Still, even with the recent landmark study from Microsoft Japan, Barnes says that business executives still balk at making such a major workplace shift.
"If I came to you and said, 'I've got this hotshot process for your engineering process and it will deliver a 40-percent improvement in productivity,' you'd say, 'Tell me about it,'" says Barnes. "But when I come and say, 'I've got this idea for a four-day week,' everybody looks at me like I've got two heads. But what we're actually seeing is material improvements in productivity, lower turnover rates, lower sickness rates, etc."
Implementing a Four-day Workweek
The key to making this work, says Barnes, is to not implement schedule or process changes from the top down.
"You have to give it to the staff," says Barnes, whose book " The 4 Day Week: How the Flexible Work Revolution Can Increase Productivity, Profitability and Wellbeing, and Create a Sustainable Future" is coming out in January 2020. "You have to have the confidence of a leader in those circumstances and say, 'This is about you changing how you work. You tell me how you're going to do it.'
That's just what employees did at two of Perpetual Guardian's smaller branches in the South Island of New Zealand. Each branch had only two employees, so if each worker took a different day off, that would leave only one person in the office two days a week.
"One of the overriding conditions of the four-day week at Perpetual Guardian was that customer service couldn't suffer," says Charlotte Lockhart, a former Perpetual Guardian executive who now runs the 4 Day Week nonprofit. "So, all four workers decided they would buddy up digitally."
Since most customer service requests could be solved over the phone or email, the workers figured out that three of them could cover all the work at both branches while the fourth took his or her day off. It's actually a boon for customers, because now there are three or four people looking after them instead of just two.
"That's a strengthening of our business model that was found by the staff, because they were incentivized to find that solution for themselves," says Lockhart.
Another strategy: Look at some of the current timewasting activities and see how they can be cut down or eliminated. As part of Microsoft Japan's trial, meetings were cut from one hour to 30 minutes and capped at five attendees.
Caveats of the Four-Day Workweek
Critics of the four-day week say that it only applies to white-collar office jobs that are stuck in an outdated nine-to-five, Monday through Friday mindset. But what about retail workers or manufacturing jobs? Don't those industries need bodies on the floor five or even six days a week?
Jody Thompson thinks that we're all focusing on the wrong thing, both the critics and the proponents of a four-day workweek. Thompson is the co-creator, with Cali Ressler, of the Results Only Work Environment (ROWE) system, which shifts the discussion away from work hours and work location and focuses exclusively on results.

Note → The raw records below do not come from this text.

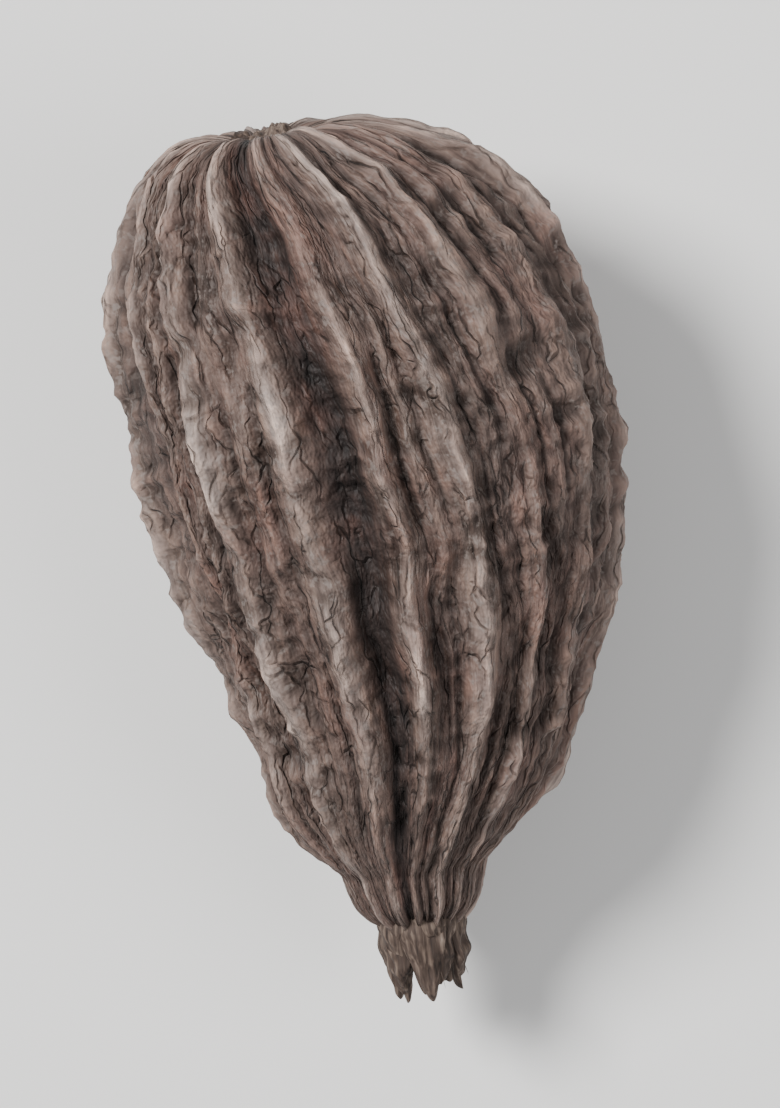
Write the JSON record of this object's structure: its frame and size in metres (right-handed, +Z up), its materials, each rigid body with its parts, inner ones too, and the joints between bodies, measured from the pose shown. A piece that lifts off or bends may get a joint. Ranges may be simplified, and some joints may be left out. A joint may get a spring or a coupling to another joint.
{
  "type": "black cardamom pod",
  "caption": "Dried black cardamom pod: an egg-shaped, ribbed and wrinkled brown husk with a stub of stalk at its broad end and a short beak with withered calyx at its narrow end",
  "frame": {"origin": "In the plane the pod rests on, under the middle of its bounding box", "axes": "+Y runs from the beak and calyx at the narrow end to the stalk stub at the broad end, +Z is up as the pod lies, and +X is to its right seen from above with the stalk end away from the viewer"},
  "size_m": [0.0178, 0.0316, 0.0151],
  "materials": {
    "husk": "dry, dusty and matt, dark greyish brown with paler rib crests"
  },
  "bodies": {
    "root": {"pod": "husk"}
  },
  "joints": []
}
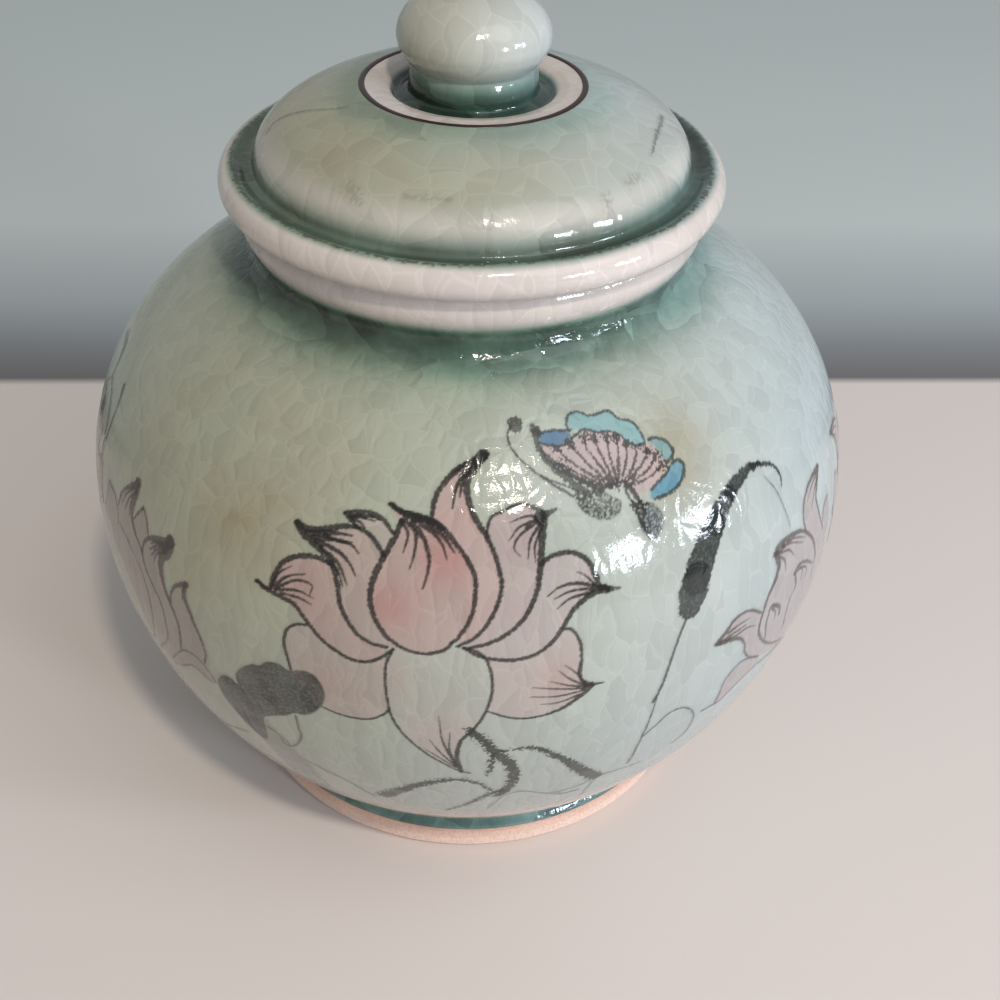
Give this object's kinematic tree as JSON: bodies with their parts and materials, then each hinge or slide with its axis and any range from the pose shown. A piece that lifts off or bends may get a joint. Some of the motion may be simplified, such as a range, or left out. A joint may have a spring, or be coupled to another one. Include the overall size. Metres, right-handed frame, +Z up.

In Thompson's opinion, switching from a five-day week to a four-day week is "just moving people from one box to another," a box that is measured in days and hours, not meaningful business results like productivity or customer service.
The ROWE system gives workers full autonomy over their schedules (when and where and how they work) in exchange for full accountability. Managers in the ROWE system are called "results coaches," and they manage the work, not the worker.
"What we're learning through the balance of autonomy and accountability is that people become more productive, they become healthier, and they actually do more for the organization because they don't waste time 'doing time,'" says Thompson. "When you own all your time, you don't want to waste any of it."
When results are king, it doesn't matter if the job is a salaried corporate position or an hourly retail gig. Autonomy empowers employees to come up with ways of working and self-scheduling that maximize the company's goals — whether it's higher profits or greater customer satisfaction — without sacrificing quality of life.
"And if you're a butthead and decide not to show up or come in two hours late without notifying the team, you're a performance problem," says Thompson, "and you'll get fired."
Barnes is bullish about the future of the four-day workweek. The U.K.'s Labour Party has made the 32-hour workweek part of its platform, and the U.S. presidential candidate Andrew Yang is a fan. Barnes said he's been talking with companies from all over the world in every imaginable industry.
"I think we're now at a tipping point," says Barnes. "We've got a long way to go, clearly, but this is a conversation that was nowhere 18 months ago and now it's mainstream."